I am sorry if you are disappointed by this news, but I don’t make the rules. Football, with the violence, and the murders, and the wife-beating, and the gun-running…I could go on, but you can see where this is heading. God is a stickler on these kinds of things, so if you want the NFL for all eternity, you’ll just have to burn in hell to get it. On the bright side, it would be an American Hades, and the hot wings would be great.

For the record, I do watch football. I take as much pleasure in watching others being brutalized as the next guy. I only tune in, however, when baseball is not available. Baseball, you see, is not a violent sport (unless you count the occasional beanball fatality), and its pace is much better suited to the life eternal. This doesn’t mean I am destined to go to heaven, you understand, only that I would prefer to go there.

It is possible, I suppose, that no sports at all are played in American Heaven. If that is the case, then I prefer not to die at all. And if that turns out to be impossible, I’ll have to cross my fingers and hope I’ve got the grades to make it into Limbo. I realize that Limbo is anything but exceptional, and that English is not the official language there, and the only sports they have is water polo on the radio. With any luck, though, after the polo match they’ll announce the late scores out of the National League West.
Baseball vs. Soccer
It would no doubt be a useless exercise to try to compare baseball to soccer, so let’s get started.

Let me make clear from the beginning that I am a lifelong baseball fan. It is, after all, the Great American Pastime. That does not mean, however, that this piece will be a hatchet job on soccer. It is the national pastime of practically every other nation on earth, so it must be doing something right. No, it is my intention here to find a way, through comparing these two great sports, to find ways to improve on both.

Let’s start with the prohibition in soccer against using one’s hands or arms on the ball. We can all agree, I think, that this is a silly rule. We are a hands-centric species, so what sense does it make that we are not allowed to use them? Why eliminate such a potentially exciting dimension from the game? The sport is an English invention, so perhaps the answer lies there.

Baseball has a similar, though antithetical, problem. While there is nothing in the rules banning the use one’s feet to field and pass the ball, you almost never see a player do it. My guess is that the overwhelming power of tradition in baseball will not permit such a thing, nor will it allow the wearing of gloves on a player’s feet. And that is really a shame, because such practices would certainly liven up this slow-moving sport.

Which brings us to another parallel between baseball and soccer. To the uninitiated, they‘re both boring. There, I’ve said it, and it’s true. In one of them, they stand around all the time; in the other, they run around all the time. And that’s pretty much it. It’s a wonder anybody goes to the games. The problem, of course, is scoring — or the lack of it. Why can’t baseball and soccer be more like tennis, where a point is scored on every play?

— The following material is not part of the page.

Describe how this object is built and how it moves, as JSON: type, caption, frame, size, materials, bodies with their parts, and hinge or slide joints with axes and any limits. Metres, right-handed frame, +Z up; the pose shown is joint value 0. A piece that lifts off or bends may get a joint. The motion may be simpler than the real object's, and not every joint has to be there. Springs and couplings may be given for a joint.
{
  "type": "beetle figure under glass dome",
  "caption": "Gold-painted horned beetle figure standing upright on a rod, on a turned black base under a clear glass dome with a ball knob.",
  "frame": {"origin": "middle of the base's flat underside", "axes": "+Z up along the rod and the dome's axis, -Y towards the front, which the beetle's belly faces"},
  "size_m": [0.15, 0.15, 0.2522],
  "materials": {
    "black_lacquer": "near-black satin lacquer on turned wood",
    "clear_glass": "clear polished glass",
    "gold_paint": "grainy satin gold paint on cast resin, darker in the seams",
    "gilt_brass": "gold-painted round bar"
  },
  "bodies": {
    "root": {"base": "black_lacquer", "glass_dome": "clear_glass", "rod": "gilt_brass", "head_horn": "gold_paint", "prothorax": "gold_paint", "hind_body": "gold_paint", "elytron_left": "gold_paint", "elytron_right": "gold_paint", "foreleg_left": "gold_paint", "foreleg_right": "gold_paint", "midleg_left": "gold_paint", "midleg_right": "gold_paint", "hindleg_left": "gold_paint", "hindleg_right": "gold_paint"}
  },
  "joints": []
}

Fortunately, the solution is right there in the game. All we have to do is make some small adjustments to the scoring system. For soccer, a goal could count, say, fifty. Steals of the ball would count one, and goals off headers would receive a five-point bonus. Hands-on-ball would be allowed, but if you’re still hung up on the hand thing, perhaps hand-related goals would count for less. The result would be a sport more like quidditch, and I guarantee that it would keep people on the edges of their seats!

For baseball, I’d make a run count for 25 points. Additionally, a walk would score one point, a single count two, a double four, a triple six, and a home run ten (over and above the 25 given for a run). Lastly, putouts made solely with the feet would add ten points to the defenders’ score. Fans wouldn’t be able to tear their eyes away from the field!

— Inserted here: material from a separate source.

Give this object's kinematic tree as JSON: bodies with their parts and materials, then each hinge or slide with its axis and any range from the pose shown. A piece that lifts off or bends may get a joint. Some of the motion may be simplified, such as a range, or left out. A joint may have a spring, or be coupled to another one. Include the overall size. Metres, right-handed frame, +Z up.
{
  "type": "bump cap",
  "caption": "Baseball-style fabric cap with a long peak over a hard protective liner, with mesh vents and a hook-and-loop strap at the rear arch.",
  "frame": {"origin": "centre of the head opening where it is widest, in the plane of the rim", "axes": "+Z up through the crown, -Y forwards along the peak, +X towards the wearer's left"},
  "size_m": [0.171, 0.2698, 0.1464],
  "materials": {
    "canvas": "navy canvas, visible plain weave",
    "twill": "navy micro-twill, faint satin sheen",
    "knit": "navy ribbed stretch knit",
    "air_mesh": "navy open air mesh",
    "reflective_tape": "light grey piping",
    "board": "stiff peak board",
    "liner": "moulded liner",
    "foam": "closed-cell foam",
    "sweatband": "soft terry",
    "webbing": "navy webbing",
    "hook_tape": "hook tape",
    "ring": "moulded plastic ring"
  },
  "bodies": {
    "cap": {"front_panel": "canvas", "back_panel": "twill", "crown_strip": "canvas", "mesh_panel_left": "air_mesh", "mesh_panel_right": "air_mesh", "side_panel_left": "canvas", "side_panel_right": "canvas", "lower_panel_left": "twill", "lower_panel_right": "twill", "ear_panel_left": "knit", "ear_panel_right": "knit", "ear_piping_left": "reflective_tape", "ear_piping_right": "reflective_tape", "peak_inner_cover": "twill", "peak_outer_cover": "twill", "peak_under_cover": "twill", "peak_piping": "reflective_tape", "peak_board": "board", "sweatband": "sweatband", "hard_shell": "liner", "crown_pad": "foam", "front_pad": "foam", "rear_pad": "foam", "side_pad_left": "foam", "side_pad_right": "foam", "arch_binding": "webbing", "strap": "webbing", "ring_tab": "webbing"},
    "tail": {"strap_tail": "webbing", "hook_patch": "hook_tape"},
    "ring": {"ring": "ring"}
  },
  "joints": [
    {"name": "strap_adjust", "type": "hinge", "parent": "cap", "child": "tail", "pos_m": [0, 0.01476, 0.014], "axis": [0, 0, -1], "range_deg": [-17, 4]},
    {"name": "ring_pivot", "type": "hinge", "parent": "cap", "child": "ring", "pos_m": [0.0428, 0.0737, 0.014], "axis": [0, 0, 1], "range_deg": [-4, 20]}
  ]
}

I think we’ve made some real progress here, but I don’t think we can end this discussion until we’ve addressed two unpleasant topics associated with these otherwise worthy games: beanballs and biting. As part of any national pastime, such behavior is unseemly and should not be tolerated. Mayhem and maiming, if we are to have them at all, belong in the lesser sports, like American football. To deter beanballing, I suggest that offenders be fined a finger. Similarly, biters would lose a tooth for each incident. Pinching and poking will be punished with a timeout and loss of dessert for a week.
Mascots
I was touring the wine country a while back and found myself in front of Calistoga High School, home of the Wildcats. On the cyclone fence next to the baseball field hung a large rendering of the mascot. “Wild” does not fully describe the expression on its face. “Unhinged” would be more like it. The brows were arched in an oddly exaggerated way, and the eyes blazed maniacally. I found the image disturbing. In fact, I find most mascots disturbing.

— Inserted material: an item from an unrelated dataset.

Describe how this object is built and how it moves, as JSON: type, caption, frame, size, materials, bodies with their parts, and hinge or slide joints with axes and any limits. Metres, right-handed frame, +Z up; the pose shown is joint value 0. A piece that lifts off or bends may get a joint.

Perhaps the intention was to make the wildcat appear angry, but it came out looking like a gibbering lunatic. Many mascots do exhibit some kind of rage, which is probably meant to intimidate potential rivals. I question, however, whether a grumpy Blue Devil or Spartan or Captain ‘Cane would ever strike fear into the heart of an opposing athlete ... especially if it was wearing a giant foam head.

So what is the point of an angry mascot, then? To entertain? To promote team pride? To represent the best qualities of an educational institution or geographical area? It may be that an angry mascot will serve in these ways, but the goofy, cartoon brand of mascot would serve just as well. That is to say, poorly.

Let’s face it: mascots are an embarrassment. Nobody really likes them, but they are now an inextricable part of our sports culture. My hope is that they will somehow evolve to represent what is best in us — not our anger or goofiness, but our clear-eyed competitiveness and intelligence.

Let the Calistoga Wildcat exhort its team to feats of strength, grace, and practiced precision. Let it offer a reasoned discourse on the merits of fair play and teamwork. Let it encourage the players in a firm, resolute voice.

And let it do all of this through the mouth hole of its giant foam head.